I have not yet taken the plunge to purchase the rockers. Hoping that I can get input to be sure it will work.
Actually I have not even removed the valve covers but assumed that the valve springs would have what I call skirts and assumed that they would potentially be an issue if I added lift to the valves.
I have the original 2bbl heads #14 with the original cam and lifters. I am trying to avoid getting into the engine but would like to give it a little more “fun factor“.
Your thlights?


----------



## PontiacJim (Dec 29, 2012)

Tim68 said:


> Jim,
> I have been a member here for a short time and find that you share your experience with everyone no matter how trivial it may be.
> Thank you for your contributions.
> I have not yet taken the plunge to purchase the rockers. Hoping that I can get input to be sure it will work.
> ...


OK, cool, more info which was needed. I would not use the 1.65 rockers as a means to get additional lift. The 2 Bbl heads are the low compression, small valve heads.

They will have the press-in "bottle neck" studs which will be your biggest drawback. The 1.65 rocker arms move the pivot point where your pushrod fits closer in towards the rocker arm stud. What this will do is put a lot of side load on an already weak point on the bottle neck stud. The additional side loading may break off the rocker arm stud AND it could also cause a press-in rocker arm stud as found on your heads to pull out.
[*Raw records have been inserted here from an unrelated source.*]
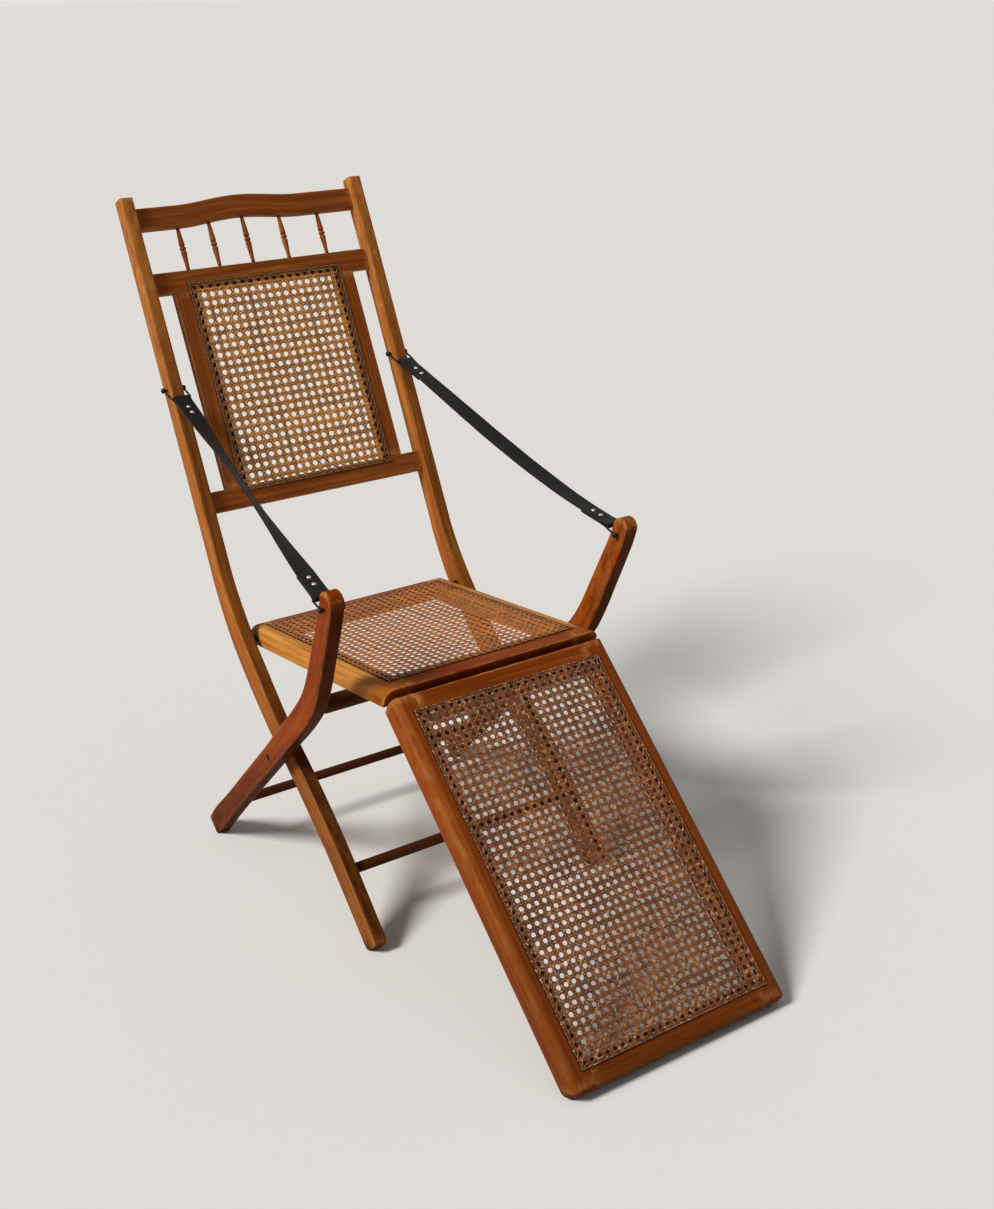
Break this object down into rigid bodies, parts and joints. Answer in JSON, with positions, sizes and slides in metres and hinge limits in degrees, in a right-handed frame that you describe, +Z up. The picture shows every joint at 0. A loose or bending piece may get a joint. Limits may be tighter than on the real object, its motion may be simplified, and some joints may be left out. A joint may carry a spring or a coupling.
{
  "type": "steamer deck chair",
  "caption": "Folding caned deck chair with a curved back frame, leather strap arms, a seat carried on a rung and a hinged leg rest.",
  "frame": {"origin": "middle of the bounding box's base, on the ground", "axes": "+Z up; the sitter faces -Y, with the leg rest at -Y; +X is on the right of someone who looks at the chair's front from -Y with +X to the right"},
  "size_m": [0.547, 1.1707, 1.0282],
  "materials": {
    "wood": "old oiled and varnished beech, reddish brown",
    "dark_wood": "old dark varnished beech",
    "cane": "aged split cane, six-way weave",
    "leather": "black bridle leather, faint sheen",
    "iron": "dark oxidised iron",
    "brass": "dull old brass",
    "steel": "nickelled wire and rivets, worn"
  },
  "bodies": {
    "back_frame": {"back_cane": "cane", "back_panel_stile_left": "wood", "back_panel_stile_right": "wood", "baluster_1": "wood", "baluster_2": "wood", "baluster_3": "wood", "baluster_4": "wood", "baluster_5": "wood", "crest_rail": "wood", "front_stretcher": "dark_wood", "lower_back_rail": "wood", "mid_rail": "wood", "pivot_pin_left": "iron", "pivot_pin_right": "iron", "pivot_washer_left": "iron", "pivot_washer_right": "iron", "seat_pivot_left": "iron", "seat_pivot_right": "iron", "stile_bail_pin_left": "steel", "stile_bail_pin_right": "steel", "stile_left": "wood", "stile_right": "wood"},
    "leg_frame": {"arm_bail_pin_left": "steel", "arm_bail_pin_right": "steel", "arm_leg_left": "wood", "arm_leg_right": "wood", "rear_stretcher": "dark_wood", "seat_rung": "dark_wood"},
    "seat": {"hinge_pin_left": "brass", "hinge_pin_right": "brass", "hinge_seat_leaf_left": "brass", "hinge_seat_leaf_right": "brass", "seat_back_rail": "wood", "seat_cane": "cane", "seat_front_rail": "wood", "seat_side_rail_left": "wood", "seat_side_rail_right": "wood"},
    "leg_rest": {"hinge_rest_leaf_left": "brass", "hinge_rest_leaf_right": "brass", "rest_bottom_rail": "wood", "rest_cane": "cane", "rest_side_rail_left": "wood", "rest_side_rail_right": "wood", "rest_top_rail": "wood"},
    "upper_bail_right": {"rivet_right_1": "steel", "rivet_right_2": "steel", "stile_bail_right": "steel", "strap_right": "leather"},
    "upper_bail_left": {"rivet_left_1": "steel", "rivet_left_2": "steel", "stile_bail_left": "steel", "strap_left": "leather"},
    "lower_bail_right": {"arm_bail_right": "steel", "rivet_right_3": "steel", "rivet_right_4": "steel"},
    "lower_bail_left": {"arm_bail_left": "steel", "rivet_left_3": "steel", "rivet_left_4": "steel"}
  },
  "joints": [
    {"name": "fold", "type": "hinge", "parent": "back_frame", "child": "leg_frame", "pos_m": [0, 0.11213, 0.2355], "axis": [-1, 0, 0], "range_deg": [0, 80], "deforming": ["strap_right", "strap_left"]},
    {"name": "seat_turn", "type": "hinge", "parent": "back_frame", "child": "seat", "pos_m": [0, 0.25405, 0.37301], "axis": [-1, 0, 0], "range_deg": [0, 88]},
    {"name": "leg_rest_turn", "type": "hinge", "parent": "seat", "child": "leg_rest", "pos_m": [0, -0.14247, 0.396], "axis": [1, 0, 0], "range_deg": [-18, 60]},
    {"name": "upper_bail_right_turn", "type": "hinge", "parent": "back_frame", "child": "upper_bail_right", "pos_m": [0.20825, 0.44512, 0.742], "axis": [1, 0, 0], "range_deg": [0, 8]},
    {"name": "upper_bail_left_turn", "type": "hinge", "parent": "back_frame", "child": "upper_bail_left", "pos_m": [-0.20825, 0.44512, 0.742], "axis": [1, 0, 0], "range_deg": [0, 8]},
    {"name": "lower_bail_right_turn", "type": "hinge", "parent": "leg_frame", "child": "lower_bail_right", "pos_m": [0.2525, -0.12687, 0.5625], "axis": [1, 0, 0], "range_deg": [-28, 0]},
    {"name": "lower_bail_left_turn", "type": "hinge", "parent": "leg_frame", "child": "lower_bail_left", "pos_m": [-0.2525, -0.12687, 0.5625], "axis": [1, 0, 0], "range_deg": [-28, 0]}
  ],
  "couplings": [
    {"joint": "seat_turn", "follows": "fold", "ratio": 1.1},
    {"joint": "upper_bail_right_turn", "follows": "fold", "ratio": 0.1},
    {"joint": "upper_bail_left_turn", "follows": "fold", "ratio": 0.1},
    {"joint": "lower_bail_right_turn", "follows": "fold", "ratio": -0.35},
    {"joint": "lower_bail_left_turn", "follows": "fold", "ratio": -0.35}
  ]
}
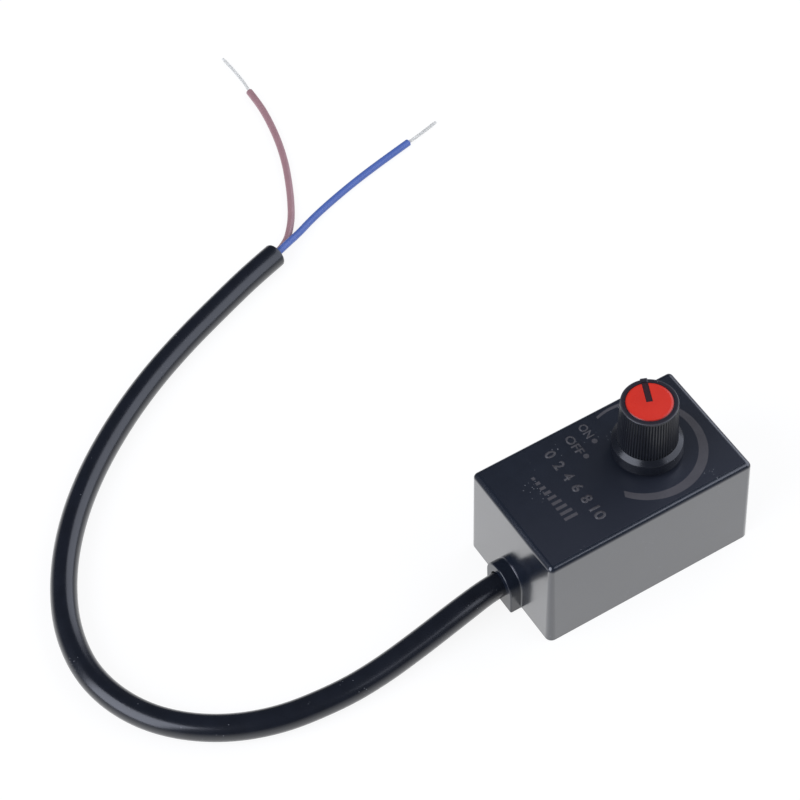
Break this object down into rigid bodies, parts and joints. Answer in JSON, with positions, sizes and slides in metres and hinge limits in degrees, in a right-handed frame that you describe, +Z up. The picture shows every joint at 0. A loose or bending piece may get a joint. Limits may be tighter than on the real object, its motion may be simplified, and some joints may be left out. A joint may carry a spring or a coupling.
{
  "type": "led dimmer",
  "caption": "Small boxed rotary dimmer for LED lighting: dark moulded case, ribbed knob with a red cap, and a two-core cord with stripped ends.",
  "frame": {"origin": "centre of the case's foot, on the surface that it stands on", "axes": "+Y from the cord's end of the case to the knob's end, +X to the right of someone who reads the print, +Z up along the knob's axis"},
  "size_m": [0.1843, 0.1447, 0.0408],
  "materials": {
    "case_plastic": "near-black navy, satin",
    "knob_plastic": "black, satin to gloss",
    "cap_plastic": "red, satin",
    "shaft_aluminium": "turned",
    "nylon": "natural nylon",
    "spring_bronze": "rolled",
    "zinc": "die-cast zinc",
    "plated_steel": "nickel plated",
    "phenolic": "brown laminate",
    "tinned_brass": "tin plated",
    "switch_plastic": "black",
    "board": "paper laminate",
    "resistor_body": "lacquered",
    "diode_glass": "clear with an orange tint",
    "component_black": "moulded epoxy",
    "solder": "bright",
    "cord_rubber": "smooth, half gloss",
    "brown_insulation": "smooth",
    "blue_insulation": "smooth",
    "tinned_copper": "twisted strands, tinned",
    "print_ink": "printed ink"
  },
  "bodies": {
    "case": {"case_shell": "case_plastic", "bottom_cover": "case_plastic", "pot_bushing": "zinc", "pot_washer": "plated_steel", "pot_nut": "plated_steel", "pot_wafer": "phenolic", "pot_terminals": "tinned_brass", "pot_housing": "zinc", "switch_housing": "switch_plastic", "switch_blade": "spring_bronze", "switch_contacts": "tinned_brass", "circuit_board": "board", "resistor": "resistor_body", "zener_diode": "diode_glass", "transistor": "component_black", "solder_joints": "solder", "cable_tie": "nylon", "cord_jacket": "cord_rubber", "brown_wire": "brown_insulation", "blue_wire": "blue_insulation", "brown_conductor": "tinned_copper", "blue_conductor": "tinned_copper", "brown_lead": "brown_insulation", "blue_lead": "blue_insulation"},
    "knob": {"knob_body": "knob_plastic", "knob_cap": "cap_plastic", "pot_shaft": "shaft_aluminium", "pot_rotor": "nylon", "pot_wiper": "spring_bronze"}
  },
  "joints": [
    {"name": "knob_turn", "type": "hinge", "parent": "case", "child": "knob", "pos_m": [0, 0.0085, 0.0247], "axis": [0, 0, 1], "range_deg": [-215, 85], "deforming": ["switch_blade"]}
  ]
}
The next consideration is that the 1.65 ratio lift actually accelerates the opening of the valves (and closing). The problem here could be weak or insufficient valve spring pressures and at higher RPM's as you wind out the engine, the springs may not be strong enough to hold the valve closed when it hits the valve seat in the head to which it seals. What it can do is actually bounce off the valve seat rather then close nice and tight. The engine will act as if the lifters were pumping up and run poorly or even give you some backfiring if severe enough at higher RPM's and you might think that the problem was something else and not consider it was the valve springs.

With the smaller valves, I don't think you will really gain much by simply holding them open higher. You would be better to go with a cam of the same lift (which all Pontiac cams have with exception of the "744" and "041" cam) and use a cam having more duration than the cam in there now. My source book says the factory cam for the 265HP 400 is the "254" cam.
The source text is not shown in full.